There are two rules of thumb about manufacturing failures. First, they happen. Second, they usually don’t happen by accident. Companies that produce electronics, comprised of hundreds of components, know these rules very well.
No matter what is being manufactured, failures pose a risk of lost credibility, a damaged reputation among customers and burdens the company with additional costs. For these reasons, it is in the manufacturer’s best interest to employ processes that can mitigate failures from occurring while contributing to the company’s business performance.
One such process involves data collection, analysis and monitoring during manufacturing. Data collection has several benefits including quicker and more accurate failure impact identification, continuous improvement on failures and increasing the value of quality manufacturing.
What does data collection look like? One such system uses barcode technology to capture the serial number, version number and batch information for each component. The manufacturing production line also collects information from the manufacturing equipment, such as temperature, physical clearances, other statistics and perhaps even pictures. The data from each manufacturing batch is fed back into a software system with integration into an ERP system that has vendor information for each component.
Using the manufacturing of a PC board as an example, below we discuss each of these data collection benefits.
With a data collection system in place, the entire “genealogy” of each product can be tracked and monitored. Consider that a PC board may have 200 or more unique parts. The data collection system allows you to drill down for detailed information about each component. In this way, you are able to track the entire history of every PCB board that has left the manufacturing line.
When a failure is identified, often through customer returns, you will be able to pinpoint each PC board that has the failed component. Without this detailed data tracking, guess work is used to identify the PC boards manufactured during a time period when a batch of components were received. Or worse case, notifications are sent to customers that their product may be impacted. Usually a conservative approach is taken to ensure all customers that “may” be impacted are notified. The company must replace parts even if they are not actually part of the failed batch. In addition to the costs that represents, the quality reputation of the company is needlessly harmed.
At Y Soft, we use a 2D barcode which is laser-engraved directly onto each PC board. As the board progresses through the production line, information about each component used is added to the barcode. The finished board contains all the component information as well as information about the production machine (clearances, temperature etc.). The process continues to final assembly and shipping with the result being the entire process is captured before the product leaves the facility.
Should a component failure be identified, the database quickly and easily identifies the impacted boards, who supplied the components, in what conditions those components were assembled and most importantly which other product units have the same component and the customers impacted.
Continuously Improve Prevention and Manufacturing Quality
It is not uncommon for bad components to be identified during the manufacturing process, during quality testing or through visual inspections. As data is collected during the process, it may be discovered that a higher than normal failure rate is occurring. This information may help manufacturing proactively figure out the problem whether it be in the component itself or with some aspect of the production line.
During the quality testing process, it is not feasible to simulate testing for how long the customer will use it and the environmental conditions of its use.

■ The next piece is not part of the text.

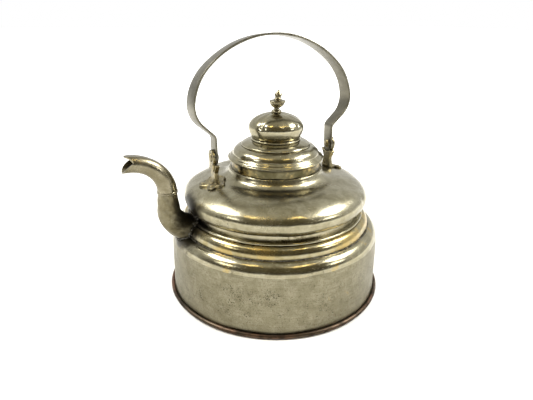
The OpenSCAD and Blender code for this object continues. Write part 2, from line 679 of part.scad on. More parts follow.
// Ear on the +X side, moved outwards by "off"
module ear(places, off) {
    gusset_x = stem_x + stem_t;
    difference() {
        union() {
            // Foot with its lobes, bent to the bulb
            intersection() {
                translate([off, 0, bulb_z]) linear_extrude(height = bulb_over_h + ear_h) union() {
                    translate(middle_of(places)) circle(r = foot_r);
                    for (p = places) translate(p) circle(r = lobe_r);
                }
                foot_skin(foot_t);
            }
            translate([off, 0, 0]) {
                // Upright stem with its shoulder points
                translate([stem_x, 0, 0]) rotate([90, 0, 90]) linear_extrude(height = stem_t)
                    polygon(concat(stem_side, flip([for (p = stem_side) [-p[0], p[1]]])));
                // Gusset that flows from the stem into the foot
                rotate([90, 0, 0]) linear_extrude(height = 1.6 * stem_w, center = true) polygon(concat(
                    bow([gusset_x, foot_z + gusset_h], [gusset_x, foot_z - foot_t / 2],
                        [gusset_x + gusset_l, foot_z - 0.8 * foot_t]),
                    [[gusset_x + gusset_l, bury_z], [gusset_x - 0.25 * stem_t, bury_z],
                     [gusset_x - 0.25 * stem_t, foot_z + gusset_h]]));
                // Round eye beside the strap, and the block that carries it
                translate([eye_x, 0, pin_z]) rotate([0, 90, 0]) cylinder(r = eye_r, h = eye_t);
                translate([stem_x + stem_t / 2, -stem_w, pin_z - block_h])
                    cube([eye_out - stem_x - stem_t / 2, 2 * stem_w, block_h]);
            }
        }
        translate([off, 0, 0]) {
            // Room for the strap's round end and for its swing
            translate([stem_x - 1, 0, pin_z]) rotate([0, 90, 0])
                cylinder(r = end_r + end_gap, h = eye_x - stem_x + 1);
            // Bore for the pin
            translate([stem_x - 1, 0, pin_z]) rotate([0, 90, 0])
                cylinder(r = pin_r, h = eye_out - stem_x + 2, $fn = 48);
        }
        foot_skin(0);
        rivet_holes(places, off);
    }
}

module ear_spout_side() { color(DARK) mirror([1, 0, 0]) ear(spout_lobes, handle_shift); }
module ear_far_side() { color(DARK) ear(far_lobes, -handle_shift); }

// Rivets through the foot and the bulb, headed on both sides
module rivets(places, off) {
    drop = sqrt(pow(rivet_ball, 2) - pow(rivet_head_r, 2));
    at_lobes(places, off) cylinder(r = rivet_r, h = 2 * foot_t, center = true, $fn = 32);
    difference() {
        at_lobes(places, off) translate([0, 0, foot_t - drop]) sphere(r = rivet_ball, $fn = 32);
        foot_skin(foot_t);
    }
    intersection() {
        at_lobes(places, off) translate([0, 0, drop - sheet_t]) sphere(r = rivet_ball, $fn = 32);
        foot_skin(-sheet_t);
    }
}

module rivets_spout_side() { color(DARK) mirror([1, 0, 0]) rivets(spout_lobes, handle_shift); }
module rivets_far_side() { color(DARK) rivets(far_lobes, -handle_shift); }

// Pin with a domed head at each end, riveted tight in the ear
module pin(off) {
    length = eye_out - rove_x;
    dome = concat([[0, 0]], [for (i = [0:6]) [pin_head_r * cos(15 * i), pin_head_h * sin(15 * i)]]);
    translate([rove_x + off, 0, pin_z]) rotate([0, 90, 0]) {
        cylinder(r = pin_r, h = length, $fn = 48);
        mirror([0, 0, 1]) rotate_extrude($fn = 48) polygon(dome);
        translate([0, 0, length]) rotate_extrude($fn = 48) polygon(dome);
    }
}

module pin_spout_side() { color(BRASS) mirror([1, 0, 0]) pin(handle_shift); }
module pin_far_side() { color(BRASS) pin(-handle_shift); }

module rove(off) {
    translate([rove_x + off, 0, pin_z]) rotate([0, 90, 0]) difference() {
        cylinder(r = rove_r, h = rove_t, $fn = 64);
        translate([0, 0, -1]) cylinder(r = pin_r, h = rove_t + 2, $fn = 48);
    }
}

module rove_spout_side() { color(DARK) mirror([1, 0, 0]) rove(handle_shift); }
module rove_far_side() { color(DARK) rove(-handle_shift); }

// Middle line of half the strap, from the crown down to the pin: [point, heading below +X]
function curve(from, r, h0, h1, n) = [for (i = [1:n]) let(h = blend(h0, h1, i / n))
    [from + r * [sin(h) - sin(h0), cos(h) - cos(h0)], h]];
function after(stations) = stations[len(stations) - 1][0];
crown = curve([0, 0], crown_r, 0, crown_turn, 16);
upper_side = curve(after(crown), side_r, crown_turn, crown_turn + side_turn, 12);
turning_in = curve(after(upper_side), turn_r, crown_turn + side_turn, slope, 12);
slope_end = after(turning_in) + slope_l * [cos(slope), -sin(slope)];
knee = concat([[slope_end, slope]], curve(slope_end, -knee_r, slope, 90, 6));
leg_end = [[after(knee) - [0, leg_h], 90]];
half = concat(crown, upper_side, turning_in, knee, leg_end);
crown_z = -leg_end[0][0][1];

function half_edge(off, side) = [for (st = half) [side * (st[0][0] + off * sin(st[1])), st[0][1] + off * cos(st[1])]];

module bail_strap() {
    t = strap_t / 2;
    outline = concat([[0, t]], half_edge(t, 1), flip(half_edge(-t, 1)), [[0, -t]],
        half_edge(-t, -1), flip(half_edge(t, -1)));
    widening = concat(
        [[leg_w / 2, 0], [leg_w / 2, leg_h]],
        bow([leg_w / 2, leg_h], [strap_w / 2, leg_h + 8], [strap_w / 2, wide_up]),
        [[strap_w / 2, crown_z + strap_t]]);
    color(TINNED) translate([-handle_shift, 0, pin_z]) rotate([-lean, 0, 0]) difference() {
        union() {
            intersection() {
                translate([0, 0, crown_z]) rotate([90, 0, 0])
                    linear_extrude(height = 2 * strap_w, center = true) polygon(outline);
                rotate([90, 0, 90]) linear_extrude(height = 4 * leg_x, center = true)
                    polygon(concat(widening, flip([for (p = widening) [-p[0], p[1]]])));
            }
            for (x = [strap_in, -strap_out]) translate([x, 0, 0]) rotate([0, 90, 0])
                cylinder(r = end_r, h = strap_t);
        }
        rotate([0, 90, 0]) cylinder(r = pin_r + pin_play, h = 3 * leg_x, center = true, $fn = 48);
    }
}

bottom_pan();
foot_roll();
drum_wall();
shoulder_cover();
waist_ring();
waist_bead();
neck_band();
bulb_shell();
collar_band();
lid_rim();
lid_skirt();
lid_cushion();
lid_disc();
dome_bead();
lid_dome();
finial();
finial_washer();
finial_nut();
spout_elbow();
spout_seam_ring();
spout_neck();
spout_solder();
ear_spout_side();
ear_far_side();
rivets_spout_side();
rivets_far_side();
pin_spout_side();
pin_far_side();
rove_spout_side();
rove_far_side();
bail_strap();
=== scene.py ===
# %% [markdown]
# # An old stove kettle
#
# The kettle is tinned sheet over copper and brass: a drum that stood in the stove's
# opening, a round bulb on top of it, a curved spout, a lid with a dome and a turned
# knob, and a strap handle on two riveted ears. Almost every part was turned or beaten
# over a form, so almost every part here is an outline that is carried round an axis.
# The bumps and dents of long use are added as arrays on top of that outline.

import bpy
import numpy as np
from mathutils import Matrix


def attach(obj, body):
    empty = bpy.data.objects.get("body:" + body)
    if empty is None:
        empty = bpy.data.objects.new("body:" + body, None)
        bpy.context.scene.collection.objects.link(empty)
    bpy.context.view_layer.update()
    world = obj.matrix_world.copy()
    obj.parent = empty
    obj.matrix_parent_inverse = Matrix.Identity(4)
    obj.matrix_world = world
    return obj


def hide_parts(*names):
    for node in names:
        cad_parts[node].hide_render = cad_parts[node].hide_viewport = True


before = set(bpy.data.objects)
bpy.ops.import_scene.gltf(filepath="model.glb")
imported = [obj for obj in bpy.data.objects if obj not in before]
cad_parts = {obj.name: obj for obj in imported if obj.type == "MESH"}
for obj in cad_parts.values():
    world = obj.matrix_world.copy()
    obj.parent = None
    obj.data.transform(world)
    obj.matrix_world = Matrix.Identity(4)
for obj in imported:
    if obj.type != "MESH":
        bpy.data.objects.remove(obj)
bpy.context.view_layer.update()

# %% [markdown]
# ## Outlines
#
# A turned piece needs one good outline. The outer line of each sheet is written as a
# few arcs in millimetres, as (radius, height). It is then cut into even steps, its
# corners are worn a little round, and a second line follows it inside at the sheet's
# thickness. Doing this with arrays keeps every piece a closed wall with an inside.

# %% Arcs, bows and even steps
MM = 0.001
TURN = 2 * np.pi


def oval(cx, cz, w, h, start, stop, steps=24):
    """Points centre + (w cos t, h sin t), with t going from start to stop in degrees."""
    t = np.radians(np.linspace(start, stop, steps + 1))
    return np.column_stack([cx + w * np.cos(t), cz + h * np.sin(t)])


def bow(p, q, r, steps=16):
    """A quadratic curve (1-t)^2 p + 2t(1-t) q + t^2 r from p to r that leans towards q."""
    t = np.linspace(0, 1, steps + 1)[:, None]
    return (1 - t) ** 2 * np.array(p) + 2 * t * (1 - t) * np.array(q) + t ** 2 * np.array(r)


def even(points, step):
    """The same line with points at equal distances along it, about step apart."""
    points = np.asarray(points, float)
    length = np.linalg.norm(np.diff(points, axis=0), axis=1)
    keep = np.concatenate([[True], length > 1e-6])
    points = points[keep]
    along = np.concatenate([[0], np.cumsum(length[length > 1e-6])])
    at = np.linspace(0, along[-1], max(4, int(round(along[-1] / step)) + 1))
    return np.column_stack([np.interp(at, along, column) for column in points.T])


def eased(points, passes):
    """Each point moves to the mean of its neighbours, passes times; the two ends stay."""
    points = points.copy()
    for _ in range(passes):
        points[1:-1] = 0.25 * points[:-2] + 0.5 * points[1:-1] + 0.25 * points[2:]
    return points


print("a 30 mm arc in even steps:", len(even(oval(0, 0, 20, 20, 0, 90), 0.8)), "points")

# %% [markdown]
# A sheet has two faces and a thickness, so its outline is a long, thin loop. The inner
# line lies at the sheet's thickness from the outer one, and both ends are half round,
# as an edge is that was filed and worn.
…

However long you test a component or a PC board filled with components, the actual customer usage time and environmental conditions cannot be easily replicated. However, if you combine your quality test output with analysis of failure reports from customers, it is possible to start to track “failure trends” which can help you improve the manufacturing process in several ways. For example, over time you can optimize your supplier network to use components that are not prone to faults and which are compatible with other components. Or you can use the trend data to identify customer installations where a high probability of a failure exists and take steps to prevent the failure with timely service actions.
Raise the Business Value of Hardware
Implementing an automated data collection system is not without cost. In our experience, operational costs tied to our manufacturing line increased by 15 percent. One should also consider the capital costs for equipment purchases, such as the laser 2D barcode engraver in our case. But the key business value for a manufacturer lies in the lower number of manufacturing failures, the ability to prevent failures and the ability to quickly and precisely identify impacted customers.
For Y Soft, where 90% of our hardware products containing PC boards are shipped outside of our home country - Czech Republic, repair costs can be high and often are more than the price of the device. We are also able to use quality as a marketing differentiator. Overall, the initial and ongoing operating costs of the data collection system were recouped in a short time.
The implementation of our data collection system took six months and the time/effort needed should not be underestimated. The data collection itself was easy; the time consuming part was integration with existing systems such as stock management systems, ERP, ordering systems of suppliers and other integrations. It can be more complicated than it looks and planning will be required. The system also required an initial learning curve and training for manufacturing staff to learn new processes. Once the system is in place, don’t ignore the data. Doing so will only impact you down the road through higher costs and headaches.
Marcel Fejtek is Chief Operating Officer at Y Soft.